As I've heard people come out against it before, I'll add to this is that I like how Corruption is handled for Marines currently. Since I just can't find anything about sprouting armpit tentacles, because you accumulated too many Corruption points, that fits the theme of playing a warrior demi-god. And think it should stay that way and leave inflicting mutations on your players as something for 'special' occasions.

The discussions above about Insanity are spot-on, it has to be tailored to the chapter.

As for Corruption, simply showing them easily available, but heretical, means of power can inflict corruption. If they actually use the Xenos tech, the impossibly shard (read: Chaos) sword, or read the log entries of a Chaos Marine to find out where the rest of his horrible allies are, they're going to take way more corruption (if they fail the roll).

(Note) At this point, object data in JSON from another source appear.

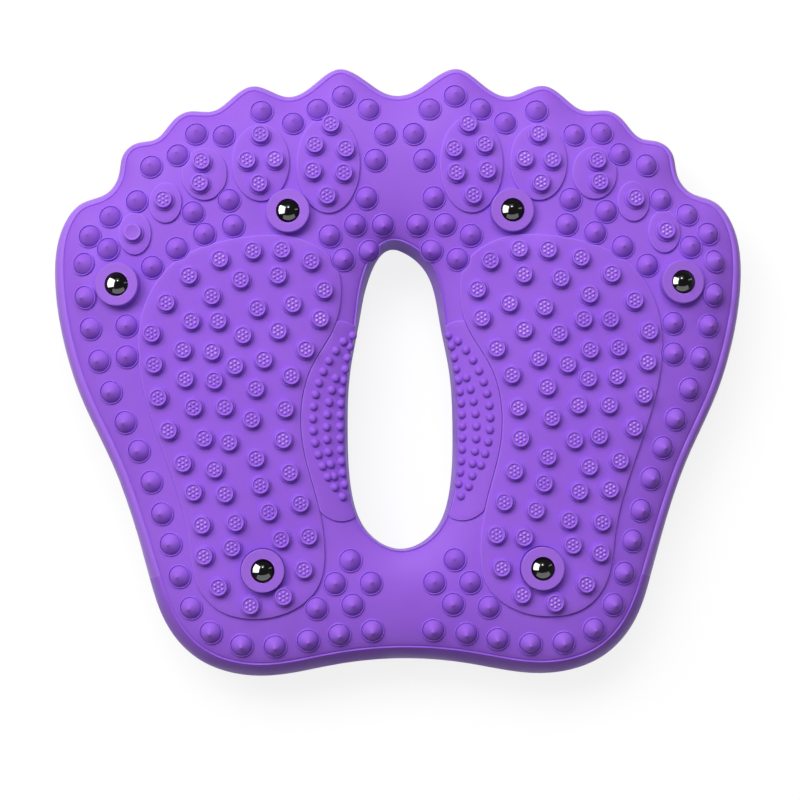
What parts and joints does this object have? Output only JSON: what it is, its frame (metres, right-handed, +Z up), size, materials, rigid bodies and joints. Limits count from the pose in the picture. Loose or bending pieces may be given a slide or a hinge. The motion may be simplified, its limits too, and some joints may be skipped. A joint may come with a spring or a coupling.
{
  "type": "wobble cushion",
  "caption": "Inflatable wobble cushion shaped as two feet, with massage cones, nubs and rolling balls in seats.",
  "frame": {"origin": "middle of the outline, on the surface that the cushion rests on", "axes": "+X to the right foot's side, +Y towards the toes, +Z up"},
  "size_m": [0.34, 0.3, 0.0497],
  "materials": {
    "skin": "soft satin PVC, purple",
    "seat": "satin moulded PVC, purple",
    "ball": "polished black",
    "valve_plastic": "moulded, purple",
    "valve_rubber": "matte black"
  },
  "bodies": {
    "cushion": {"upper_skin": "skin", "lower_skin": "skin", "ball_seat_toe_left": "seat", "ball_seat_side_left": "seat", "ball_seat_heel_left": "seat", "ball_seat_toe_right": "seat", "ball_seat_side_right": "seat", "ball_seat_heel_right": "seat", "valve_housing": "valve_plastic", "valve_core": "valve_rubber", "rim_cones": "skin", "toe_group_cones": "skin", "heel_group_cones": "skin", "sole_pad_left": "skin", "toe_pads_left": "skin", "arch_pad_left": "skin", "arch_dots_left": "skin", "sole_nubs_left": "skin", "toe_nubs_left": "skin", "sole_pad_right": "skin", "toe_pads_right": "skin", "arch_pad_right": "skin", "arch_dots_right": "skin", "sole_nubs_right": "skin", "toe_nubs_right": "skin"},
    "ball_toe_left": {"ball_toe_left": "ball"},
    "ball_side_left": {"ball_side_left": "ball"},
    "ball_heel_left": {"ball_heel_left": "ball"},
    "ball_toe_right": {"ball_toe_right": "ball"},
    "ball_side_right": {"ball_side_right": "ball"},
    "ball_heel_right": {"ball_heel_right": "ball"}
  },
  "joints": [
    {"name": "ball_toe_left_roll", "type": "hinge", "parent": "cushion", "child": "ball_toe_left", "pos_m": [-0.05462, 0.0775, 0.04174], "axis": [1, 0, 0], "continuous": true},
    {"name": "ball_side_left_roll", "type": "hinge", "parent": "cushion", "child": "ball_side_left", "pos_m": [-0.13774, 0.042, 0.04173], "axis": [1, 0, 0], "continuous": true},
    {"name": "ball_heel_left_roll", "type": "hinge", "parent": "cushion", "child": "ball_heel_left", "pos_m": [-0.068, -0.0975, 0.04325], "axis": [1, 0, 0], "continuous": true},
    {"name": "ball_toe_right_roll", "type": "hinge", "parent": "cushion", "child": "ball_toe_right", "pos_m": [0.05462, 0.0775, 0.04174], "axis": [1, 0, 0], "continuous": true},
    {"name": "ball_side_right_roll", "type": "hinge", "parent": "cushion", "child": "ball_side_right", "pos_m": [0.13774, 0.042, 0.04173], "axis": [1, 0, 0], "continuous": true},
    {"name": "ball_heel_right_roll", "type": "hinge", "parent": "cushion", "child": "ball_heel_right", "pos_m": [0.068, -0.0975, 0.04325], "axis": [1, 0, 0], "continuous": true}
  ]
}
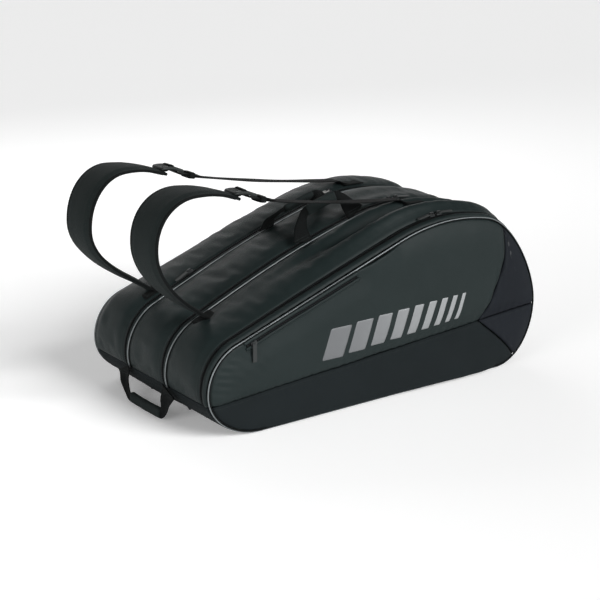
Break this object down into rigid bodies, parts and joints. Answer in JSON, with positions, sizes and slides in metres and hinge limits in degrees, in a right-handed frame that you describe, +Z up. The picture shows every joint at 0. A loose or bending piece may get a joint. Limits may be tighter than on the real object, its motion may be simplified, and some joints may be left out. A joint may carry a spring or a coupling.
{
  "type": "racket tournament bag",
  "caption": "Long soft bag with padded compartments side by side, zips over the top, backpack straps, carry handles and a haul handle on its narrow end.",
  "frame": {"origin": "middle of the flat base, on the floor", "axes": "+X towards the deep end, +Y towards the rear panel, +Z up"},
  "size_m": [0.8419, 0.4116, 0.4349],
  "materials": {
    "body_fabric": "matt coated weave",
    "tray_fabric": "coarse matt weave",
    "lining": "soft matt",
    "stiffener": "matt",
    "reflective_piping": "satin reflective",
    "zip_chain": "satin",
    "zip_slider": "satin black",
    "zip_pull": "satin",
    "webbing": "ribbed weave",
    "padding": "ribbed weave over foam",
    "buckle": "satin"
  },
  "bodies": {
    "tray": {"base_panel": "tray_fabric", "front_lower_panel": "tray_fabric", "rear_lower_panel": "tray_fabric", "front_lower_piping": "reflective_piping", "rear_lower_piping": "reflective_piping", "base_board": "stiffener", "middle_gusset": "body_fabric", "far_divider": "lining", "far_piping": "reflective_piping", "far_zip_strip": "body_fabric", "middle_zip_chain": "zip_chain"},
    "near_compartment": {"near_gusset": "body_fabric", "near_divider": "lining", "divider_pocket": "lining", "middle_piping": "reflective_piping", "middle_zip_strip": "body_fabric", "near_zip_chain": "zip_chain", "near_strap_foot": "webbing", "near_strap_anchor": "webbing"},
    "front_flap": {"front_panel": "body_fabric", "front_zip_strip": "body_fabric", "front_piping": "reflective_piping", "slot_zip_chain": "zip_chain", "slot_pocket": "lining"},
    "far_compartment": {"far_gusset": "body_fabric", "rear_panel": "body_fabric", "rear_piping": "reflective_piping", "far_zip_chain": "zip_chain", "far_strap_foot": "webbing", "far_strap_anchor": "webbing"},
    "near_handle": {"near_handle_webbing": "webbing", "near_handle_grip": "padding"},
    "far_handle": {"far_handle_webbing": "webbing", "far_handle_grip": "padding"},
    "haul_handle": {"haul_handle_webbing": "webbing", "haul_handle_grip": "padding"},
    "near_strap": {"near_strap_pad": "padding", "near_strap_webbing": "webbing", "near_strap_buckle": "buckle"},
    "far_strap": {"far_strap_pad": "padding", "far_strap_webbing": "webbing", "far_strap_buckle": "buckle"},
    "near_keeper": {"near_strap_keeper": "buckle"},
    "far_keeper": {"far_strap_keeper": "buckle"},
    "near_zip_left": {"near_zip_left_slider": "zip_slider"},
    "near_zip_left_tab": {"near_zip_left_pull": "zip_pull"},
    "near_zip_right": {"near_zip_right_slider": "zip_slider"},
    "near_zip_right_tab": {"near_zip_right_pull": "zip_pull"},
    "middle_zip_left": {"middle_zip_left_slider": "zip_slider"},
    "middle_zip_left_tab": {"middle_zip_left_pull": "zip_pull"},
    "middle_zip_right": {"middle_zip_right_slider": "zip_slider"},
    "middle_zip_right_tab": {"middle_zip_right_pull": "zip_pull"},
    "far_zip_left": {"far_zip_left_slider": "zip_slider"},
    "far_zip_left_tab": {"far_zip_left_pull": "zip_pull"},
    "far_zip_right": {"far_zip_right_slider": "zip_slider"},
    "far_zip_right_tab": {"far_zip_right_pull": "zip_pull"},
    "slot_zip": {"slot_zip_slider": "zip_slider"},
    "slot_zip_tab": {"slot_zip_pull": "zip_pull"}
  },
  "joints": [
    {"name": "near_compartment_lean", "type": "hinge", "parent": "tray", "child": "near_compartment", "pos_m": [0, -0.2009, 0.09146], "axis": [0.9978, 0, 0.0669], "range_deg": [0, 13]},
    {"name": "far_compartment_lean", "type": "hinge", "parent": "tray", "child": "far_compartment", "pos_m": [0, 0.2009, 0.09146], "axis": [-0.9978, 0, -0.0669], "range_deg": [0, 13]},
    {"name": "front_flap_fold", "type": "hinge", "parent": "near_compartment", "child": "front_flap", "pos_m": [0, -0.2009, 0.09146], "axis": [0.9978, 0, 0.0669], "range_deg": [0, 85]},
    {"name": "near_zip_left_run", "type": "hinge", "parent": "near_compartment", "child": "near_zip_left", "pos_m": [0.15885, -0.177, -0.05871], "axis": [0, 1, 0], "range_deg": [-13.5, 0]},
    {"name": "near_zip_left_flip", "type": "hinge", "parent": "near_zip_left", "child": "near_zip_left_tab", "pos_m": [0.12747, -0.177, 0.32788], "axis": [0, 1, 0], "range_deg": [0, 110]},
    {"name": "near_zip_right_run", "type": "hinge", "parent": "near_compartment", "child": "near_zip_right", "pos_m": [0.15963, -0.177, -0.07196], "axis": [0, 1, 0], "range_deg": [0, 11.8]},
    {"name": "near_zip_right_flip", "type": "hinge", "parent": "near_zip_right", "child": "near_zip_right_tab", "pos_m": [0.14374, -0.177, 0.32887], "axis": [0, -1, 0], "range_deg": [0, 110]},
    {"name": "middle_zip_left_run", "type": "hinge", "parent": "tray", "child": "middle_zip_left", "pos_m": [0.13358, -0.052, -0.04973], "axis": [0, 1, 0], "range_deg": [-12.3, 0]},
    {"name": "middle_zip_left_flip", "type": "hinge", "parent": "middle_zip_left", "child": "middle_zip_left_tab", "pos_m": [0.12791, -0.052, 0.33367], "axis": [0, 1, 0], "range_deg": [0, 110]},
    {"name": "middle_zip_right_run", "type": "hinge", "parent": "tray", "child": "middle_zip_right", "pos_m": [0.13282, -0.052, -0.12641], "axis": [0, 1, 0], "range_deg": [0, 11]},
    {"name": "middle_zip_right_flip", "type": "hinge", "parent": "middle_zip_right", "child": "middle_zip_right_tab", "pos_m": [0.14413, -0.052, 0.33363], "axis": [0, -1, 0], "range_deg": [0, 110]},
    {"name": "far_zip_left_run", "type": "slide", "parent": "far_compartment", "child": "far_zip_left", "axis": [0.9267, 0, 0.3758], "range_m": [0, 0.09]},
    {"name": "far_zip_left_flip", "type": "hinge", "parent": "far_zip_left", "child": "far_zip_left_tab", "pos_m": [-0.23846, 0.078, 0.22271], "axis": [0, 1, 0], "range_deg": [0, 110]},
    {"name": "far_zip_right_run", "type": "hinge", "parent": "far_compartment", "child": "far_zip_right", "pos_m": [0.13827, 0.078, -0.07333], "axis": [0, 1, 0], "range_deg": [0, 11.6]},
    {"name": "far_zip_right_flip", "type": "hinge", "parent": "far_zip_right", "child": "far_zip_right_tab", "pos_m": [0.08315, 0.078, 0.32926], "axis": [0, 1, 0], "range_deg": [0, 110]},
    {"name": "slot_zip_run", "type": "slide", "parent": "front_flap", "child": "slot_zip", "axis": [0.9436, 0, 0.3312], "range_m": [0, 0.2]},
    {"name": "slot_zip_swing", "type": "hinge", "parent": "slot_zip", "child": "slot_zip_tab", "pos_m": [-0.28637, -0.2045, 0.16846], "axis": [0, 1, 0], "range_deg": [-60, 60]},
    {"name": "near_handle_fold", "type": "hinge", "parent": "near_compartment", "child": "near_handle", "pos_m": [-0.018, -0.06, 0.29964], "axis": [-0.9571, 0, -0.2896], "range_deg": [-8, 45]},
    {"name": "far_handle_fold", "type": "hinge", "parent": "tray", "child": "far_handle", "pos_m": [-0.018, 0.06, 0.29964], "axis": [0.9571, 0, 0.2896], "range_deg": [-40, 15]},
    {"name": "haul_handle_swing", "type": "hinge", "parent": "tray", "child": "haul_handle", "pos_m": [-0.384, 0, 0.063], "axis": [0, 1, 0], "range_deg": [-15, 125]},
    {"name": "near_strap_sway", "type": "hinge", "parent": "near_compartment", "child": "near_strap", "pos_m": [-0.312, -0.09, 0.18999], "axis": [0.9557, 0, 0.2942], "range_deg": [-7, 24]},
    {"name": "near_keeper_slide", "type": "slide", "parent": "near_strap", "child": "near_keeper", "axis": [0.9789, 0, -0.2044], "range_m": [-0.004, 0.026]},
    {"name": "far_strap_sway", "type": "hinge", "parent": "far_compartment", "child": "far_strap", "pos_m": [-0.309, 0.098, 0.19206], "axis": [-0.9559, 0, -0.2936], "range_deg": [-7, 24]},
    {"name": "far_keeper_slide", "type": "slide", "parent": "far_strap", "child": "far_keeper", "axis": [0.9761, 0, -0.2175], "range_m": [-0.004, 0.026]}
  ]
}
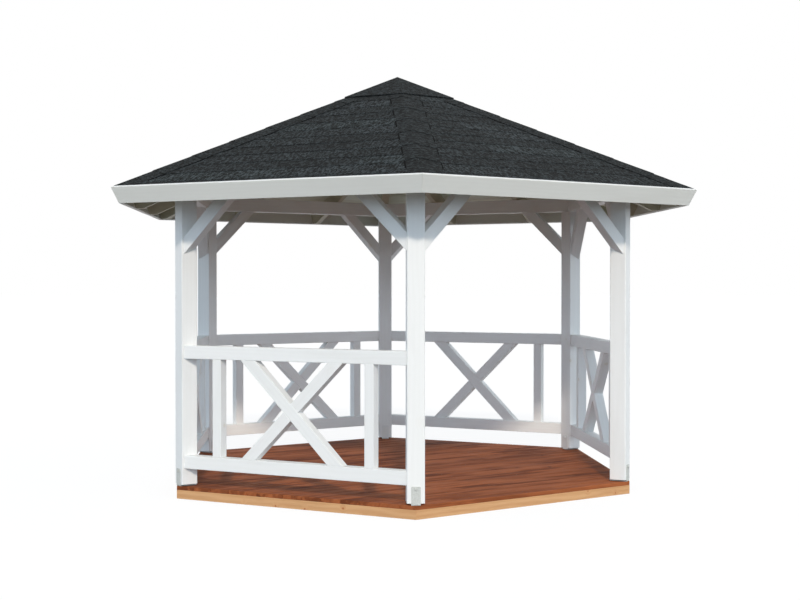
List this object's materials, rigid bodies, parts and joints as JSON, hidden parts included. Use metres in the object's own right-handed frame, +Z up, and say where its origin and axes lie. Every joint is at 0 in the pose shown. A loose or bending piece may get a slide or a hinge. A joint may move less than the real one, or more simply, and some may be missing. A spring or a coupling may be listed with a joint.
{
  "type": "open hexagonal garden pavilion",
  "caption": "Open hexagonal garden pavilion in white painted timber, with a low shingled roof, knee braces, railings with diagonal crosses, an open entrance side and a board deck.",
  "frame": {"origin": "middle of the floor at ground level, under the roof's peak", "axes": "+Z up; -Y points out through the entrance side; +X to the right of someone who looks in through the entrance"},
  "size_m": [4.6264, 4.0066, 3.0841],
  "materials": {
    "white_paint": "satin opaque white paint on planed softwood, faint grain and knots",
    "fascia_paint": "satin opaque white paint on planed softwood boards",
    "soffit_paint": "white paint on tongued softwood boards",
    "deck_stain": "red-brown stained softwood boards with knots",
    "bare_pine": "untreated planed pine",
    "galvanised_steel": "hot-dip galvanised",
    "bitumen_shingle": "anthracite bitumen shingle with mineral granules"
  },
  "bodies": {
    "root": {"deck_frame": "bare_pine", "deck_joists": "bare_pine", "deck_boards": "deck_stain", "post_shoes": "galvanised_steel", "post_front_right": "white_paint", "post_right": "white_paint", "post_back_right": "white_paint", "post_back_left": "white_paint", "post_left": "white_paint", "post_front_left": "white_paint", "railing_front_right_rails": "white_paint", "railing_back_right_rails": "white_paint", "railing_back_rails": "white_paint", "railing_back_left_rails": "white_paint", "railing_front_left_rails": "white_paint", "railing_front_right_infill": "white_paint", "railing_back_right_infill": "white_paint", "railing_back_infill": "white_paint", "railing_back_left_infill": "white_paint", "railing_front_left_infill": "white_paint", "cross_bars_inner": "white_paint", "knee_braces": "white_paint", "beam_front": "white_paint", "beam_front_right": "white_paint", "beam_back_right": "white_paint", "beam_back": "white_paint", "beam_back_left": "white_paint", "beam_front_left": "white_paint", "hip_rafters": "white_paint", "common_rafters": "white_paint", "roof_hub": "white_paint", "fascia_front": "fascia_paint", "fascia_front_right": "fascia_paint", "fascia_back_right": "fascia_paint", "fascia_back": "fascia_paint", "fascia_back_left": "fascia_paint", "fascia_front_left": "fascia_paint", "roof_boards_front": "soffit_paint", "roof_boards_front_right": "soffit_paint", "roof_boards_back_right": "soffit_paint", "roof_boards_back": "soffit_paint", "roof_boards_back_left": "soffit_paint", "roof_boards_front_left": "soffit_paint", "shingle_cover": "bitumen_shingle", "roof_caps": "bitumen_shingle"}
  },
  "joints": []
}
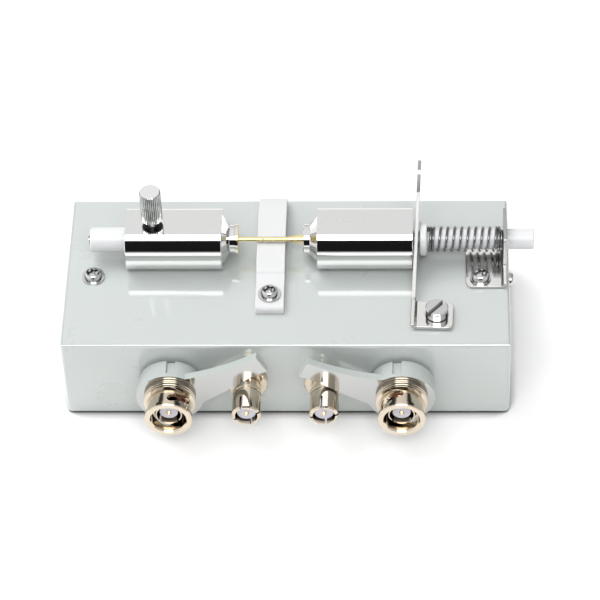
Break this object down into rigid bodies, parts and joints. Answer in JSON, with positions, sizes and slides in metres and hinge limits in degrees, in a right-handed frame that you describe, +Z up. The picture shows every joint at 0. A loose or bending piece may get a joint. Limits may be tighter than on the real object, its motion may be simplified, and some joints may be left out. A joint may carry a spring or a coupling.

Also, I'm totally using the corruption-point based advancement from Black Crusade with my Space Marines. Corruption, instead of granting malignancies, will grant them awesome powers and let them channel elemental chaos - which will give them more corruption points and more awesome power. Of course, any sensible or noble marine would never use such blasphemous power, even to save the lives of his beloved battle-brothers, and would watch them die horribly one by one rather than use the power which could save their lives in an instant. In this case, they get Insanity points instead. I think "damned if you do, damned if you don't" scenarios are a great way to introduce insanity, corruption, and morality into a DW campaign.